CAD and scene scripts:
● ● ● ● ●

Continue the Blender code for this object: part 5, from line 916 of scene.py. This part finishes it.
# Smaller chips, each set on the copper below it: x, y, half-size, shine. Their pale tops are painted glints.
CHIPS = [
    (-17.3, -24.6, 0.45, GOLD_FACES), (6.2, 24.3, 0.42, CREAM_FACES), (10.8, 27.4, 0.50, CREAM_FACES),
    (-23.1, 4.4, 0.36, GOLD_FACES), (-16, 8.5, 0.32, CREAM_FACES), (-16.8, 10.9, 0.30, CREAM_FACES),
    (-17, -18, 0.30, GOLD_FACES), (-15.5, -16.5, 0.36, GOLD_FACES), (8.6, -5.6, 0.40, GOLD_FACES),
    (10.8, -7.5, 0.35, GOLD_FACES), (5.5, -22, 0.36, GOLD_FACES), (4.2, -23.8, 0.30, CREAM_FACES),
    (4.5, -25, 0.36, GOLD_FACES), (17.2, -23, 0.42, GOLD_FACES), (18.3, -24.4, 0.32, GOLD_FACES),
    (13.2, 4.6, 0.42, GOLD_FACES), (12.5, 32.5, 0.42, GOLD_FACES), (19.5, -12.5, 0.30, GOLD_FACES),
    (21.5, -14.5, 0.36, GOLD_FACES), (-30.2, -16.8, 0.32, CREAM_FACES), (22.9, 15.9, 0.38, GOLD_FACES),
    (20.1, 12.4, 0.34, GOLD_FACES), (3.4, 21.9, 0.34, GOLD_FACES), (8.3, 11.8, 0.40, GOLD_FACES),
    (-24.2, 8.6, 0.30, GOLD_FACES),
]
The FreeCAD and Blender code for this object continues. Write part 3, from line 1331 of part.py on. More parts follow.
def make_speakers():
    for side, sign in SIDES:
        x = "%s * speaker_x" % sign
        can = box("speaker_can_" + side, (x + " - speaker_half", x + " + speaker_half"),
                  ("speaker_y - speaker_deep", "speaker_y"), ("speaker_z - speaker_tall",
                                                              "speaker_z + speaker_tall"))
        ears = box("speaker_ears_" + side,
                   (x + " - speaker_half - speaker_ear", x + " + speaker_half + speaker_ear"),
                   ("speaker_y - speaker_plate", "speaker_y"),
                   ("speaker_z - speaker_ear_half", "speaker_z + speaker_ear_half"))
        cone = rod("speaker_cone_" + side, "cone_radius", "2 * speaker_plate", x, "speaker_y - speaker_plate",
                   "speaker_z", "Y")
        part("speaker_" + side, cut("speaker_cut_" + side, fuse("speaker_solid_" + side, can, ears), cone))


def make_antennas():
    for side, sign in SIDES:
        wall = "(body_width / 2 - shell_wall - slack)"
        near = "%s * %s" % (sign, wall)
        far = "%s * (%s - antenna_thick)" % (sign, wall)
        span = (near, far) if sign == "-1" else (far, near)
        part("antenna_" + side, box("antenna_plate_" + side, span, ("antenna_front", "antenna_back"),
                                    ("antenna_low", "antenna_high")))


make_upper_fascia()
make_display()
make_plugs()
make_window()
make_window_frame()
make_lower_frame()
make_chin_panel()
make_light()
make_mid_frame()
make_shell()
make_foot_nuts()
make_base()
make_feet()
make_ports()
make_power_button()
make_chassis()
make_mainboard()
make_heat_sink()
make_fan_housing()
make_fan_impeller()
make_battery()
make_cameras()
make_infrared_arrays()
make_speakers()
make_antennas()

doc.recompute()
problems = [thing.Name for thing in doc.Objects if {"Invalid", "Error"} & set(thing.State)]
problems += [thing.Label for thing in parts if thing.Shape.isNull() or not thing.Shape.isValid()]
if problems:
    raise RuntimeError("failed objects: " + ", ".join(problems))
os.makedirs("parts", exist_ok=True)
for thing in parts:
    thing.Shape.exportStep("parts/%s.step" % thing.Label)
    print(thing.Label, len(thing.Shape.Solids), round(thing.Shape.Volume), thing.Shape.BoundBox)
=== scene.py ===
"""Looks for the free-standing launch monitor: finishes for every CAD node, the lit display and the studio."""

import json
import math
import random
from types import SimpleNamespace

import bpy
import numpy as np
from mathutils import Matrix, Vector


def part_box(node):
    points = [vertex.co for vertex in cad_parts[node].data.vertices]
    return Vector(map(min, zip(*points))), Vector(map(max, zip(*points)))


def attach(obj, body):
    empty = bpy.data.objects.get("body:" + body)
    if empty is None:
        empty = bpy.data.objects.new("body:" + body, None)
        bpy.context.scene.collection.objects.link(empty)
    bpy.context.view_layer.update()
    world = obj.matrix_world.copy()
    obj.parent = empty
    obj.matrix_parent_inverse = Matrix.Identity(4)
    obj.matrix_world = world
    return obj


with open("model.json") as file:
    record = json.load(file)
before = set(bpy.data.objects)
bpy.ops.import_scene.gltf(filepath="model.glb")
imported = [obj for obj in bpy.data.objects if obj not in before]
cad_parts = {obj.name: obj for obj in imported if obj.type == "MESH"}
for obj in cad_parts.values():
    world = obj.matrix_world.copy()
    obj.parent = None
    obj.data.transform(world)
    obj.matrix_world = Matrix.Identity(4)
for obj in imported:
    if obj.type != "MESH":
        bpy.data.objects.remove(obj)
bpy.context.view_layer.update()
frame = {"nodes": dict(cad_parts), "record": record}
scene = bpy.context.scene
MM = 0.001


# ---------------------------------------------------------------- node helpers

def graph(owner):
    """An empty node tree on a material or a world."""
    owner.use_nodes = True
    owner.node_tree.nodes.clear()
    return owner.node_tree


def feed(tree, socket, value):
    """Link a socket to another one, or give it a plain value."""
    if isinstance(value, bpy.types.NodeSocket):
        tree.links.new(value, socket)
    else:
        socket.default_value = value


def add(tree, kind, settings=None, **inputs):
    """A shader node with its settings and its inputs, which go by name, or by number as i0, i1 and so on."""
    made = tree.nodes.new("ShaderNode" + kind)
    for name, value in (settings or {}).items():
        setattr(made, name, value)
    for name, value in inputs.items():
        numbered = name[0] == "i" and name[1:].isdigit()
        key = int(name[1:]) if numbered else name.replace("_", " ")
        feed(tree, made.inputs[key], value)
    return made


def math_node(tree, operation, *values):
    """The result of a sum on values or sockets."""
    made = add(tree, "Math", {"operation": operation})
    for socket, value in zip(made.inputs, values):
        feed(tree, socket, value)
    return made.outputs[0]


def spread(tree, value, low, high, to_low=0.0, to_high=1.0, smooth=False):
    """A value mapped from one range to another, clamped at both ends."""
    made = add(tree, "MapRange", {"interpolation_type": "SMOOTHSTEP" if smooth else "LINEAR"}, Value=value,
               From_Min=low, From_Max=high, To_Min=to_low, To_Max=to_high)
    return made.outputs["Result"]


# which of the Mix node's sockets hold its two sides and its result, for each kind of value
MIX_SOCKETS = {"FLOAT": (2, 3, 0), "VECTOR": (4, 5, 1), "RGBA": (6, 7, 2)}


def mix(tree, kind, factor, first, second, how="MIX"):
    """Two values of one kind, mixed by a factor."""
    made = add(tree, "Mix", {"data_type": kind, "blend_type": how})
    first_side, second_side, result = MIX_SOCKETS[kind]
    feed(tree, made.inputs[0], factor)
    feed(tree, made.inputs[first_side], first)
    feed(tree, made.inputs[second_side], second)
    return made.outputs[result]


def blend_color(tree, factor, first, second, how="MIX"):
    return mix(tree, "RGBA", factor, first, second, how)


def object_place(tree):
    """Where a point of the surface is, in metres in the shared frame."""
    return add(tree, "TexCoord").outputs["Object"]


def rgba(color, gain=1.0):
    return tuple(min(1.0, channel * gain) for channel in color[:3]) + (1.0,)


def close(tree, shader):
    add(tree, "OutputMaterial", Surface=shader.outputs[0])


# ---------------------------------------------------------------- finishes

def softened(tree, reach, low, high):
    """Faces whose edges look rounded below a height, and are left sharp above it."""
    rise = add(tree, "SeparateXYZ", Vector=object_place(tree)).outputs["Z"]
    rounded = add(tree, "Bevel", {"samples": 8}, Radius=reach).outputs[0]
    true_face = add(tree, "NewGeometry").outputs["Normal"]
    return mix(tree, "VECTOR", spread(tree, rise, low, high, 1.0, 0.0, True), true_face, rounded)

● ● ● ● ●

All lines above from the one containing "make_upper_fascia()" to the one containing "obj.matrix_world = world" must be repeated exactly, both lines included, and no others.

*EXPECTED OUTPUT:*
make_upper_fascia()
make_display()
make_plugs()
make_window()
make_window_frame()
make_lower_frame()
make_chin_panel()
make_light()
make_mid_frame()
make_shell()
make_foot_nuts()
make_base()
make_feet()
make_ports()
make_power_button()
make_chassis()
make_mainboard()
make_heat_sink()
make_fan_housing()
make_fan_impeller()
make_battery()
make_cameras()
make_infrared_arrays()
make_speakers()
make_antennas()

doc.recompute()
problems = [thing.Name for thing in doc.Objects if {"Invalid", "Error"} & set(thing.State)]
problems += [thing.Label for thing in parts if thing.Shape.isNull() or not thing.Shape.isValid()]
if problems:
    raise RuntimeError("failed objects: " + ", ".join(problems))
os.makedirs("parts", exist_ok=True)
for thing in parts:
    thing.Shape.exportStep("parts/%s.step" % thing.Label)
    print(thing.Label, len(thing.Shape.Solids), round(thing.Shape.Volume), thing.Shape.BoundBox)
=== scene.py ===
"""Looks for the free-standing launch monitor: finishes for every CAD node, the lit display and the studio."""

import json
import math
import random
from types import SimpleNamespace

import bpy
import numpy as np
from mathutils import Matrix, Vector


def part_box(node):
    points = [vertex.co for vertex in cad_parts[node].data.vertices]
    return Vector(map(min, zip(*points))), Vector(map(max, zip(*points)))


def attach(obj, body):
    empty = bpy.data.objects.get("body:" + body)
    if empty is None:
        empty = bpy.data.objects.new("body:" + body, None)
        bpy.context.scene.collection.objects.link(empty)
    bpy.context.view_layer.update()
    world = obj.matrix_world.copy()
    obj.parent = empty
    obj.matrix_parent_inverse = Matrix.Identity(4)
    obj.matrix_world = world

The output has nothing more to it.